GIVEN TASK: Write out the data below in full. Keep it exact.

[Start of COLLECTED MATERIAL]

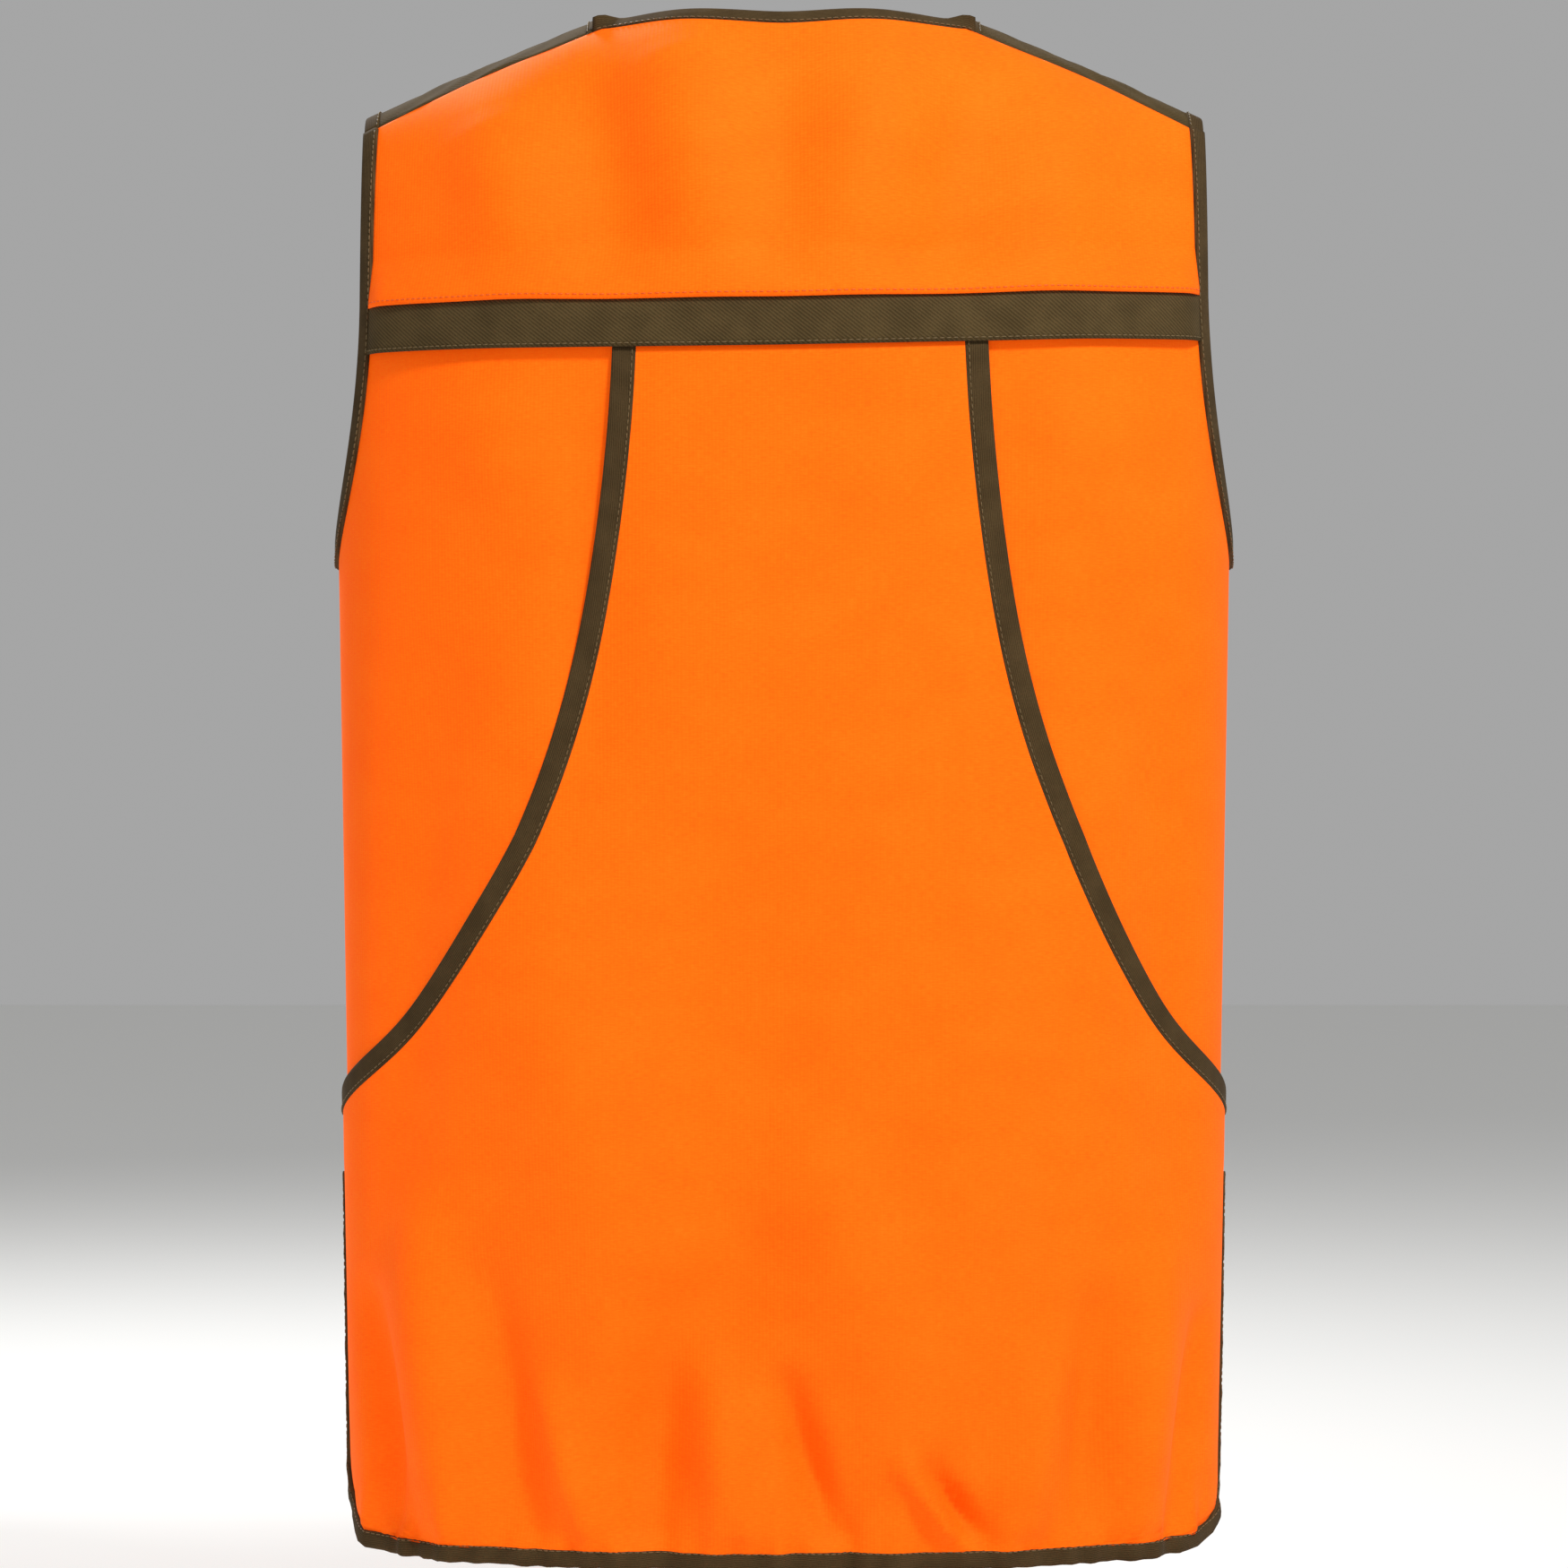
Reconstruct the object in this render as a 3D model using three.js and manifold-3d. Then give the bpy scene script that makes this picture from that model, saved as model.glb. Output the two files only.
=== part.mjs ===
// Blaze orange field vest, in millimetres, +Z up, wearer facing -Y, wearer's left at +X.
// The origin is where the vest hangs: mid-neck, level with the top of the neck binding.
import * as THREE from 'three';
import Module from 'manifold-3d';
import { mergeVertices } from 'three/addons/utils/BufferGeometryUtils.js';

const wasm = await Module();
wasm.setup();

// Driving dimensions
const HEIGHT = 764;              // hem to the top of the neck binding
const HALF_WIDTH_CHEST = 224;
const HALF_WIDTH_HEM = 216;
const HALF_DEPTH = 125;
const BOXINESS = 2.4;            // exponent of the plan section, 2 is an ellipse
const SHOULDER_ROUND = 2.2;      // exponent of the fall towards the shoulder line
const BACK_FALL = 200;           // height over which the back curves in to the shoulder line
const FRONT_FALL = 190;
const NECK_HALF_WIDTH = 97;
const SHOULDER_SLOPE = 0.458;
const NECK_EASE = 60;            // rounds the shoulder line where it passes the neck
const ARMHOLE_DEPTH = 274;       // neck down to the armpit
const ARMPIT_HEIGHT = HEIGHT - ARMHOLE_DEPTH;
const ARMHOLE_REACH = 130;       // height of the rounded bottom of the armhole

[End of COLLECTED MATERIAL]

RESPONSE TO THIS TASK:
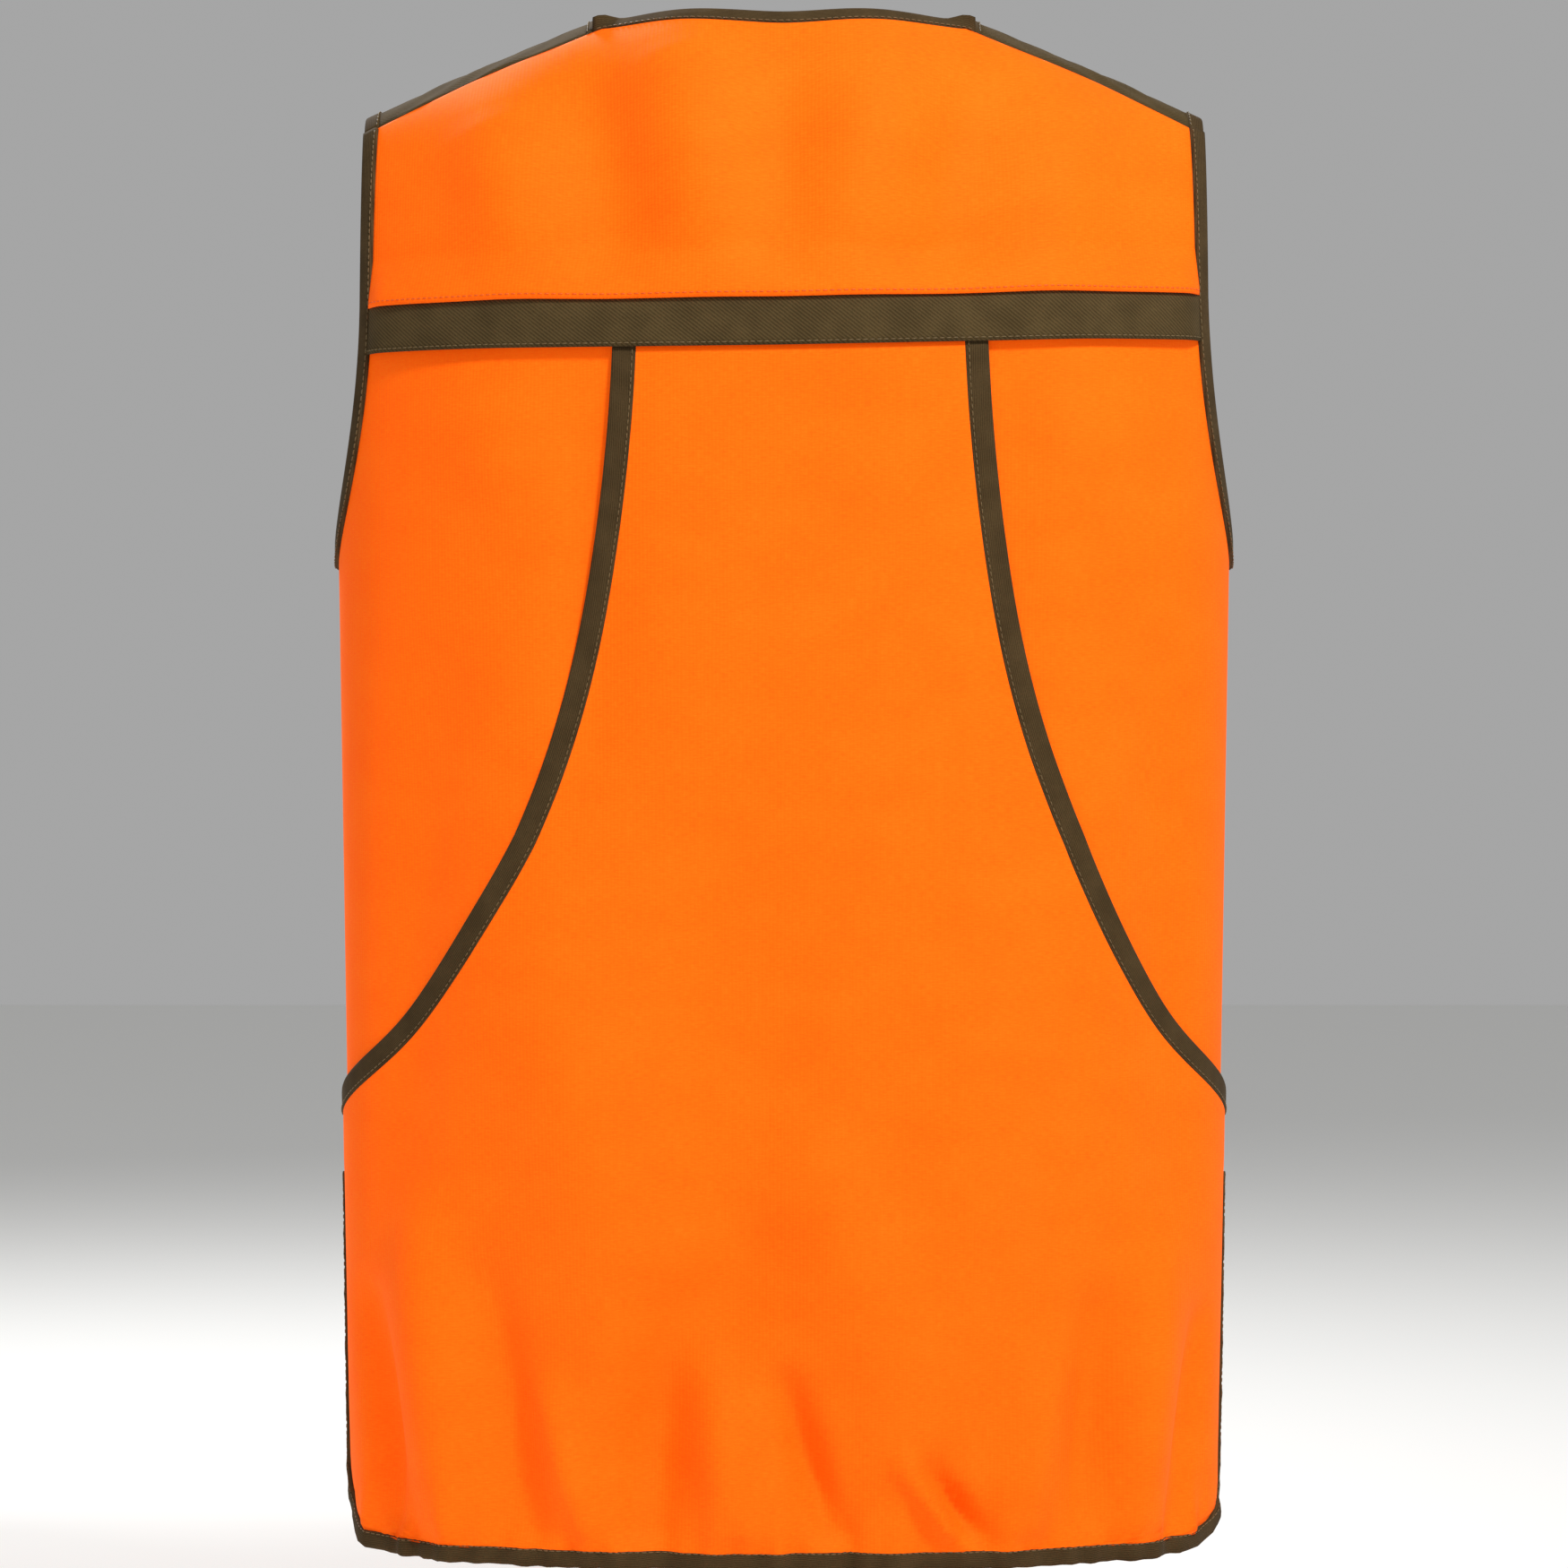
Reconstruct the object in this render as a 3D model using three.js and manifold-3d. Then give the bpy scene script that makes this picture from that model, saved as model.glb. Output the two files only.
=== part.mjs ===
// Blaze orange field vest, in millimetres, +Z up, wearer facing -Y, wearer's left at +X.
// The origin is where the vest hangs: mid-neck, level with the top of the neck binding.
import * as THREE from 'three';
import Module from 'manifold-3d';
import { mergeVertices } from 'three/addons/utils/BufferGeometryUtils.js';

const wasm = await Module();
wasm.setup();

// Driving dimensions
const HEIGHT = 764;              // hem to the top of the neck binding
const HALF_WIDTH_CHEST = 224;
const HALF_WIDTH_HEM = 216;
const HALF_DEPTH = 125;
const BOXINESS = 2.4;            // exponent of the plan section, 2 is an ellipse
const SHOULDER_ROUND = 2.2;      // exponent of the fall towards the shoulder line
const BACK_FALL = 200;           // height over which the back curves in to the shoulder line
const FRONT_FALL = 190;
const NECK_HALF_WIDTH = 97;
const SHOULDER_SLOPE = 0.458;
const NECK_EASE = 60;            // rounds the shoulder line where it passes the neck
const ARMHOLE_DEPTH = 274;       // neck down to the armpit
const ARMPIT_HEIGHT = HEIGHT - ARMHOLE_DEPTH;
const ARMHOLE_REACH = 130;       // height of the rounded bottom of the armhole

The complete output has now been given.